Northeast Ohio has some of the best medical care available in the U.S., but parts of Cleveland also have some of the nation’s highest rates of infant mortality.
First Year Cleveland is a new effort to reverse those trends.
In this week’s Exploradio, WKSU’s Jeff St.Clair looks at how race factors into infant mortality and what’s being done to change it.
Dr. Jennifer Bailit is head of obstetrics at MetroHealth hospitals in Cleveland.
She’s seen the impact of infant mortality first hand…“It’s hard not to have your heart moved when you see folks and you’re intimately involved in their lives when they lose a baby.”
She says the statistics in Cleveland are alarming.
“And you realize it’s not just your individual patient who’s being devastated, it’s all over the city and we’ve got some of the highest rates in the country, and in some neighborhoods comparable to some third world countries.”
Infant mortality is never easy to talk about. But Bailit is part of an effort to bring public awareness to the issue and find solutions. It’s called First Year Cleveland.
Bernadette Kerrigan is director of the group, now in its second year. She had assumptions about the causes of infant mortality coming into the job.
“I thought this was going to be heavily drug and alcohol abuse, heavily homeless, heavily poverty-related, it has some elements of that, but that is not the primary thing that’s going on here.”
She says the data is pointing in a different direction.
What's Race Got to Do With It?
Cuyahoga County black babies are three times more likely on average to die before their first birthday than white babies. In some neighborhoods it’s six times the national rate. Kerrigan says it’s impossible to ignore the racial component of infant mortality.
“Our learning hypothesis is it could be stress of being an African-American in this country,” and the sources of stress, she believes, include racial disparities built into the system.
Part of First Year Cleveland’s mission is to erase decades of disparities that contribute to unacceptably high infant mortality rates among African-Americans.
“Babies should not be dying because of race,” says Kerrigan.
She and her backers are not mincing words.
“We are pretty clear here, we are moving on this issue and we’re holding ourselves accountable to move on this issue.”

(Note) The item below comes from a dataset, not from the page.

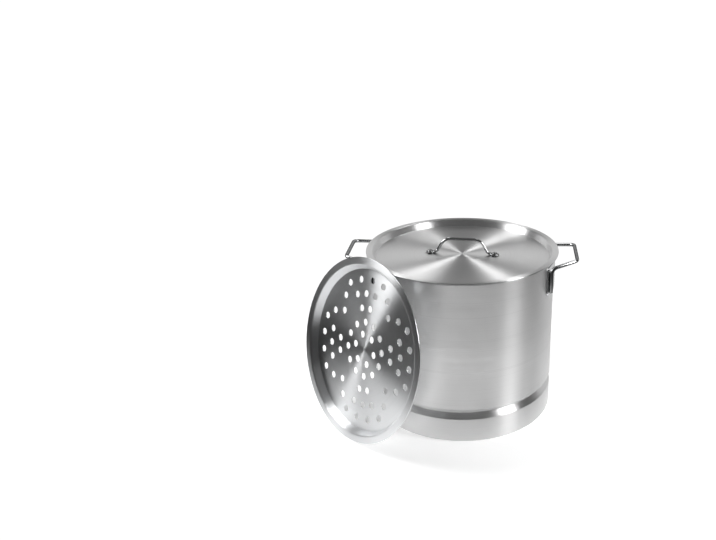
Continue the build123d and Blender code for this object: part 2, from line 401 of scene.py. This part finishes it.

First Year Cleveland has launched a three-year plan that begins with trying to better understand the stressors that affect black women.
Helping Stressed Moms
Kendra Harris is a mother of four. She lives just a few blocks from the Cleveland Clinic.
For her, just crossing the street with her six year-old, two year-old, one year-old and infant takes courage.
“When we’re walking there’s always a group of people who wants to fight and wants to shoot, and it’s kind of hard to pay attention when you have four kids."
Harris says her newborn came at a particularly tough time, but she was introduced to a support group that’s having a positive impact in neighborhoods like hers.
Christin Farmer is founder of Birthing Beautiful Communities.
Farmer is a doula, or birth coach, who with her team, supports women in all aspects of the birthing process, from nutrition and prenatal care, to providing a safe place to meet and socialize with other moms.
Women gather in ‘Sister Circles’ where Farmer says, they can unpack the undercurrent of stress that surrounds them.
“Women learn how to identify the symptoms of depression, and anxiety, and panic, and fear, " says Farmer, "and there’s so many women who come to the circle and they say that, ‘Wow, that’s what I’ve been experiencing. I have felt that way, but I didn’t know what to call it.’”
Farmer is working with Kent State University researcher Angela Neal-Barnett to develop a program that trains doulas not only to help with the physical care of birthing mothers, but also their emotional states including levels of stress hormones.
“When we look at the cortisol levels, the level of stress in black women, it tends to be at this toxic level.”
Researchers are not entirely clear how the stress hormone cortisol affects childbirth, or how structural racism in education, housing, employment, and incarceration rates contribute to that stress.
Looking deeper into those questions is part of First Year Cleveland's goals.
Owning the Issue
Neal-Barnett says Birthing Beautiful Communities is providing a model for how to turn around a decades’ old problem.
“If we are going to reduce the infant mortality rate among black women, it has to come from the black community itself.”
Birthing Beautiful Communities’ Christin Farmer says it took courage for First Year Cleveland to put race and racism at the forefront of its plan to combat infant mortality.
“It’s a very difficult conversation for people to have, and even for people to acknowledge because it’s a monster of an issue," says Farmer.
But she says that conversation has to begin somewhere, and everyone can agree that babies should not bear the brunt of a problem that America as a whole struggles to confront.